LOUISVILLE, Ky. -- Dale Decker is a third-generation trucker in the family business, which started in 1931 with one Model B Ford truck. Since then, the Fort Dodge, Iowa-based Decker Truck Line has grown to more than 700 trucks and more than 1,400 trailers, with nine terminals in five states.

Decker found out about biodiesel several years ago. The more he learned, the more he wanted to try it.

"I appreciate the fact that biodiesel provides support for American farmers as a home grown fuel," said Decker, who is Industry & Government Relations Director for Decker Truck Line, Inc. He also said the added lubricity that biodiesel provides would help meet fuel lubricity requirements when used with the newly mandated Ultra Low Sulfur Diesel.

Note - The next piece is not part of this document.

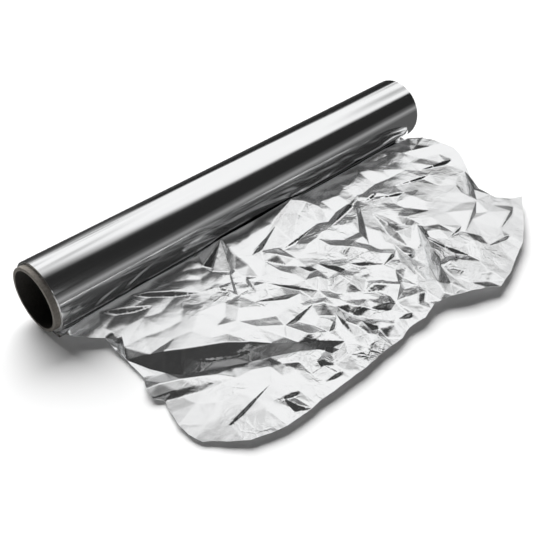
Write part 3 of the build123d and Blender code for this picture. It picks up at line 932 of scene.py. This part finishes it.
def room_cards():
    """All cards of the studio."""
    width, depth = 2 * room_side, room_back - room_front
    cards = [
        card_grid(lambda i, j: (width * (i - 0.5), room_front + depth * j, card_height),
                  lambda x, y, z: ceiling_glow(x, y)),
        card_grid(lambda i, j: (width * (i - 0.5), room_back, card_height * j),
                  lambda x, y, z: back_glow(x, z)),
        card_grid(lambda i, j: (width * (i - 0.5), room_front, card_height * j),
                  lambda x, y, z: front_glow(x, z)),
    ]
    for side in (-room_side, room_side):
        cards.append(card([(side, room_front, 0), (side, room_back, 0), (side, room_back, card_height),
                           (side, room_front, card_height)], [dark_level] * 4))
    cards += strips(-room_side, room_side, lambda x, y: (x, y, mat_height), mat_ys, mat_levels)
    cards += strips(side_mat_x, room_side, lambda x, y: (x, y, mat_height), side_mat_ys, side_mat_levels)
    cards += strips(-room_side, room_side, lambda x, z: (x, low_card_y, z), low_card_zs, low_card_levels)
    return cards


def make_room():
    """The cards as one mesh that glows as each place on it says."""
    room_points, room_faces, room_glow = [], [], []
    for points, faces, levels in room_cards():
        room_faces += [tuple(len(room_points) + corner for corner in face) for face in faces]
        room_points += points
        room_glow += levels
    cards = mesh_object("studio_cards", room_points, room_faces, smooth=False)
    glow = cards.data.attributes.new("glow", "FLOAT", "POINT")
    for item, level in zip(glow.data, room_glow):
        item.value = level
    material, shader = new_material("studio_card")
    shader.inputs["Base Color"].default_value = (0, 0, 0, 1)
    shader.inputs["Specular IOR Level"].default_value = 0
    shader.inputs["Roughness"].default_value = 1
    shader.inputs["Emission Color"].default_value = white
    attribute = material.node_tree.nodes.new("ShaderNodeAttribute")
    attribute.attribute_name = "glow"
    material.node_tree.links.new(attribute.outputs["Fac"], shader.inputs["Emission Strength"])
    cards.data.materials.append(material)
    cards.visible_camera = False
    cards.visible_diffuse = False
    cards.visible_shadow = False
    cards.visible_transmission = False


make_room()

# Soft lamp from behind on the right
lamp_from = Vector((0.48, 0.8, 0.7))
lamp_angle = math.radians(60)
lamp_energy = 6.2

lamp_data = bpy.data.lights.new("soft_lamp", "SUN")
lamp_data.angle = lamp_angle
lamp_data.energy = lamp_energy
lamp = bpy.data.objects.new("soft_lamp", lamp_data)
bpy.context.scene.collection.objects.link(lamp)
lamp.rotation_mode = "QUATERNION"
lamp.rotation_quaternion = lamp_from.to_track_quat("Z", "Y")
lamp.visible_glossy = False
lamp.visible_camera = False

scene = bpy.context.scene
scene.view_settings.view_transform = "Standard"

Decker Truck Line, Inc. is the first major trucking company to compare a soy biodiesel B20 blend to regular diesel in a comprehensive over-the-road test covering two million miles. Announced last fall, the "Two Million Mile Haul" has covered 350,000 miles towards the goal. Partners released interim results today at the Mid-America Trucking Show. In addition to Decker, partners in the Two Million Mile Haul include the Iowa Soybean Association, National Biodiesel Board, USDA, Iowa Central Community College and Renewable Energy Group.

Decker says so far, so good. In fact, he has seen substantial benefits.

"What we've observed so far is great performance in the particularly cold winter we just experienced, and reduced maintenance and engine wear benefits that equal or outweigh the slightly higher cost of the biodiesel blend," he said.

Decker Truck Line is using B20 biodiesel (20% biodiesel, 80% petroleum diesel) in 20 of the company's trucks, running from its terminal in Fort Dodge, Iowa, to either Chicago or Minneapolis. The trucks are Peterbilt 379s, 388s, and 389s, with mostly flatbed trailers. All trucks have Caterpillar C13 or C15 engines built to EPA 2004 and EPA 2007 emissions levels.